Julio Teheran showed up at training camp with a new haircut – cropped tightly at the sides and back, long and sticking straight up on top.

“I had it done in Colombia,” he said. “Just something new. I told them do whatever you think looks good.”

(It sort of looks like there’s a poodle on his head. But being the old, bald guy, I’m probably not the demographic neither he or his stylist are appealing to.)

Truth is, Teheran won’t be judged this season by his coif. The man could have his hair formed into multi-colored spikes poking through his hat, and it wouldn’t matter if he can get his ERA back down to a palatable number. He was an All-Star in only his second full season in the major leagues with a 2.89 ERA, threw 221 innings, totaled 186 strikeouts vs. only 51 walks and projected as the Braves’ potential top-of-the rotation starter for years to come.

But that’s not the Julio Teheran anybody has seen since. He has struggled with consistency (ERA last four seasons: 2.89, 4.04, 3.21, 4.49). His mental toughness has been questioned. He is coming off the worst of his five full seasons, posting inflated numbers in ERA (4.49), home runs allowed (31, 1.5 per nine innings), walks (72, vs. a career-low 151 strikeouts) and walks/hits per inning (1.370 WHIP).

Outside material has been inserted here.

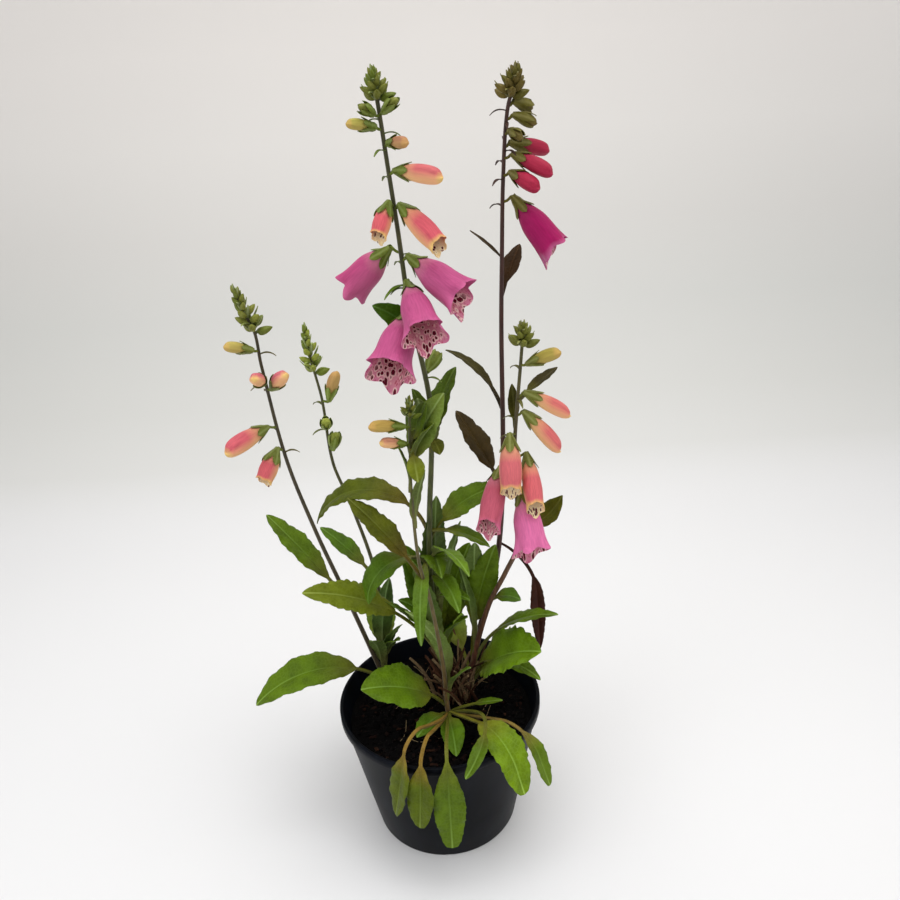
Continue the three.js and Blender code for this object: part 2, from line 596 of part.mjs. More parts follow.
        footstalk: 12 },
      { kind: 'bell', at: 313, turn: -50, droop: 74, long: 48, wide: 29, petal: 'pink', footstalk: 9 },
    ],
    leaves: [
      { at: 384, turn: 32, rise: 29, bend: 10, long: 41, wide: 10, steps: 4 },
      { at: 358, turn: 95, rise: 79, bend: 8, long: 36, wide: 8, steps: 4 },
      { at: 281, turn: 40, rise: 11, bend: 20, long: 51, wide: 20 },
      { at: 202, turn: -12, rise: 21, bend: 30, long: 26, wide: 16, steps: 4 },
      { at: 125, turn: -23, rise: 77, bend: 70, long: 111, wide: 20, stalk: 0.45 },
      { at: 118, turn: -18, rise: 89, bend: 20, long: 136, wide: 26, stalk: 0.4, roll: 100 },
      { at: 150, turn: -77, rise: 98, bend: 25, long: 107, wide: 24 },
      { at: 106, turn: -37, rise: 66, bend: 50, long: 99, wide: 52, roll: 28, fold: 24 },
      { at: 120, turn: -34, rise: 60, bend: 95, long: 78, wide: 20 },
      { at: 112, turn: 112, rise: 55, bend: 75, long: 105, wide: 30 },
    ],
  },
  left: {
    guide: [
      [-42, 39, 88], [-49, 38, 108], [-65, 32, 173], [-76, 28, 217], [-90, 22, 274],
      [-103, 14, 342], [-109, 5, 421], [-110, 4, 446], [-116, 2, 463], [-119, 1, 475],
    ],
    foot: 2.4, top: 1, material: leafGreen,
    tip: { from: 446, buds: 7, size: 9, spread: 4 },
    flowers: [
      { kind: 'bud', at: 434, turn: -143, droop: -24, long: 22, wide: 10, petal: 'yellow' },
      { kind: 'bud', at: 409, turn: -95, droop: -34, long: 20, wide: 10, petal: 'salmon' },
      { kind: 'bud', at: 404, turn: -36, droop: -44, long: 20, wide: 11, petal: 'salmon' },
      { kind: 'bud', at: 373, turn: -134, droop: 9, long: 38, wide: 15, petal: 'salmon' },
      { kind: 'tube', at: 353, turn: -128, droop: 46, long: 24, wide: 14, petal: 'salmon' },
    ],
    leaves: [
      { at: 200, turn: 155, rise: 50, bend: 10, long: 101, wide: 32 },
      { at: 107, turn: -165, rise: 52, bend: 98, long: 130, wide: 38, roll: -15 },
    ],
  },
  small: {
    guide: [
      [-44, 47, 88], [-52, 48, 132], [-48, 52, 184], [-51, 54, 222], [-64, 54, 281],
      [-74, 52, 320], [-76, 50, 375], [-80, 50, 404], [-83, 50, 432],
    ],
    foot: 2.2, top: 0.9, material: leafGreen,
    tip: { from: 398, buds: 7, size: 9, spread: 3 },
    flowers: [
      { kind: 'bud', at: 376, turn: -10, droop: -66, long: 21, wide: 10, petal: 'yellow' },
      { kind: 'green', at: 354, turn: -81, droop: -42, long: 18, wide: 8 },
      { kind: 'green', at: 335, turn: -50, droop: -69, long: 17, wide: 9 },
    ],
    leaves: [
      { at: 205, turn: 151, rise: 49, bend: 25, long: 68, wide: 25 },
      { at: 112, turn: -57, rise: 88, bend: 60, long: 64, wide: 18 },
      { at: 110, turn: 95, rise: 60, bend: 70, long: 95, wide: 28 },
    ],
  },
};

// Stem points from the soil to the tip, and the stem's radius at each.
function stemLine({ guide, foot, top }) {
  const low = guide[0][2];
  const high = guide[guide.length - 1][2];
  const points = guide.map((place) => new THREE.Vector3(...place));
  const radii = guide.map(([, , z]) => foot + (top - foot) * ((z - low) / (high - low)) ** 0.8);
  return { points, radii };
}

const stemSides = 5;

// The hole that a stem stands in: its own first stretch, wider and deeper by the gap.
function stemHole(shoot) {
  const [foot, above] = stemLine(shoot).points;
  const along = above.clone().sub(foot).normalize();
  const low = foot.clone().addScaledVector(along, -gap);
  return bar([low, above], Array(2).fill(shoot.foot + 2 * gap), stemSides);
}

const plant = new THREE.Group();
plant.add(named(potBody(), 'pot', potPlastic));

let soil = soilBody();
for (const [name, shoot] of Object.entries(shoots)) {
  soil = soil.subtract(stemHole(shoot));
  const { points, radii } = stemLine(shoot);
  const bodies = [bar(points, radii, stemSides), ...tipBodies(shoot.guide, shoot.tip)];
  for (const leaf of shoot.leaves) bodies.push(leafBody(shoot.guide, leaf));
  shoot.flowers.forEach((given, i) => {
    const flower = placed(shoot.guide, { bract: i % 2 === 0 ? bractLength : 0, ...given });
    bodies.push(...flowerSeat(shoot.guide, flower, i));
    if (given.kind === 'green') {
      bodies.push(budBody(flower));
      return;
    }
    const corolla = given.kind === 'bud' ? budBody(flower) : openBody(flower);
    plant.add(named(corolla, `${given.kind}_${name}_${i + 1}`, petals[given.petal]));
  });
  plant.add(named(whole(wasm.Manifold.union(bodies)), `shoot_${name}`, shoot.material));
}
plant.add(named(whole(soil), 'soil', pottingBark));

export default plant;
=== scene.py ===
# A foxglove in a round plastic nursery pot: six flowering shoots with their leaves, buds and
# bells, standing in bark potting mix. Metres, +Z up, with the origin at the middle of the pot's
# underside and the front towards -Y. Shapes are worked out in millimetres.

import bpy
import numpy as np
from mathutils import Matrix, Vector


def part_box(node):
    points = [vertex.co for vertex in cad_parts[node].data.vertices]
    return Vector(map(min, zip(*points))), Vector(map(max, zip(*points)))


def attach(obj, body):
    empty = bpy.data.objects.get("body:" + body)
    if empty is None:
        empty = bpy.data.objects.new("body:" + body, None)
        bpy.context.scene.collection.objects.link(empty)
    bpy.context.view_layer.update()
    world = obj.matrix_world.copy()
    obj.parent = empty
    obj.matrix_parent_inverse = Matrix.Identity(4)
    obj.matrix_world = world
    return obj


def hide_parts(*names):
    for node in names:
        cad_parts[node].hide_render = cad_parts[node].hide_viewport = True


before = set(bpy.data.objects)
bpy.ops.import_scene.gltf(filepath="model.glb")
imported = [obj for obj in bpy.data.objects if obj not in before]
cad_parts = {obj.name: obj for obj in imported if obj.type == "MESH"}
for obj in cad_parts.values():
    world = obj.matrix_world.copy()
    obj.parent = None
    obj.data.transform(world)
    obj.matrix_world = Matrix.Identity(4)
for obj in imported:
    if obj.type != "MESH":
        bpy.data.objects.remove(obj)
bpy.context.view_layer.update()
mm = 0.001

# ---------------------------------------------------------------- the pot
# A tapered nursery pot, injection moulded in one piece of charcoal polypropylene, with a plain
# collar round the rim. Its flat underside has a ring of drains, each with a channel that runs
# out under the wall.

pot_high = np.array(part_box("pot")[1]) / mm
pot_rim, pot_height = pot_high[0], pot_high[2]
pot_foot = 61.5
pot_wall = 1.6
pot_floor = 4
collar_height, collar_step = 7.5, 2.6
drain_count, drain_radius, drain_ring = 6, 5, 45.5
channel_width, channel_depth = 6, 1.2


def paint(code):
    """Linear red, green, blue and alpha of an sRGB hex colour."""
    shares = [int(code[i : i + 2], 16) / 255 for i in (1, 3, 5)]
    linear = [s / 12.92 if s <= 0.04045 else ((s + 0.055) / 1.055) ** 2.4 for s in shares]
    return np.array([*linear, 1])


def add(tree, kind, inputs=None, stops=(), **settings):
    """Add a node with its settings. Each input takes a value, a node or a node's output, and
    stops are the (place, colour) pairs of a ramp. Given a node, it only sets its inputs."""
    node = tree.nodes.new("ShaderNode" + kind) if isinstance(kind, str) else kind
    for key, value in settings.items():
        setattr(node, key, value)
    for key, value in (inputs or {}).items():
        named = [s for s in node.inputs if s.enabled and s.name == key]
        socket = node.inputs[key] if isinstance(key, int) else named[0]
        if isinstance(value, bpy.types.Node):
            value = next(s for s in value.outputs if s.enabled)
        if isinstance(value, bpy.types.NodeSocket):
            tree.links.new(value, socket)
        else:
            socket.default_value = value
    if stops:
        ramp = node.color_ramp.elements
        while len(ramp) < len(stops):
            ramp.new(1)
        for element, (place, code) in zip(ramp, stops):
            element.position, element.color = place, paint(code)
    return node


def finish(name, constants):
    """A material's node tree and shader, with the shader's constant sockets set."""
    material = bpy.data.materials.new(name)
    material.use_nodes = True
    shader = material.node_tree.nodes["Principled BSDF"]
    for key, value in constants.items():
        shader.inputs[key].default_value = value
    return material, material.node_tree, shader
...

Strangely, in a season when the Braves sought to celebrate their new stadium in the suburbs, Teheran looked like he would rather be somewhere else. He was 3-10 with a 5.86 ERA at SunTrust Park, but 8-3 with a 3.14 ERA on the road.

“It was weird,” Teheran said following his first spring start the other day. “It was an up-and-down year for me. A lot of stuff was going on. But it’s not something I don’t need to worry about now. The mound. The ballpark. I don’t need that stuff to stick I my head. I just need to do my job. That’s why I’m here.”

He needs that kind of focus. He needs to pitch like he did in 2014 again, or even two years ago, when he also was an All-Star. The Braves have uncertainty in their starting rotation. By this point in his career, Teheran should be the stabilizing factor, not the ping-pong ball in the wind tunnel. He was supposed to be the pitcher they could count on, the pitcher who would stop losing streaks.

Granted, the club has fielded some pretty bad teams during the rebuild. But when management gives a player a six-year, $32.4 million contract extension (2014), it’s assumed that player will do a better job overcoming adversity.

It's show-me time for Teheran. He's not a relative newbie like Sean Newcomb or Ronald Acuna or Dansby Swanson. He made his major league debut in May 2011. His salary jumps from $8 million to $11 million in 2019. The Braves hold a club option for $12 million in 2020 that allows them to buy their way out for only $1 million.

"Sure, it's an important year for him, but it's an important year for all of us," manager Brian Snitker said.

Teheran believes he has become too predictable. He’s right. So he’s spending this spring working on mixing his pitches, throwing more first-pitch strikes and throwing more change-ups. He estimates he threw only two change-ups per start last season, but plans to increase that to 10 this year.

“Last year I started to throw more near the end of the season, and it worked good,” he said. “When you’ve been in the big leagues for six years, everybody knows what you throw and how much you throw each pitch. They know I don’t use the change-up that much, and I still have that pitch.”

Catcher Tyler Flowers said Teheran’s change-up last season “wasn’t the weapon it was two years ago. The change-up does a lot for him. He’s not a mid-90s power guy, but when his change-up is working, his 90-to-94 (pitch) really plays up. Without the change-up, that deception is gone.”

Teheran said he is “battling,” and said he is determined not to let recent struggles define his career.

“Pitching at this level is not easy,” he said. “We’re all going to have ups and downs. What matters is how you come back and what you can do to help the team win. That’s all I’m thinking right now.”

Does he believe he has something to prove?

“For sure. I showed a couple of years ago what I could do when I made the All-Star game. That was me. I believe in myself and I know the team believes in what I can do.”

What he can do and what he has done don’t align in perfect symmetry. This is the season Teheran needs to provide some clarity on what he is.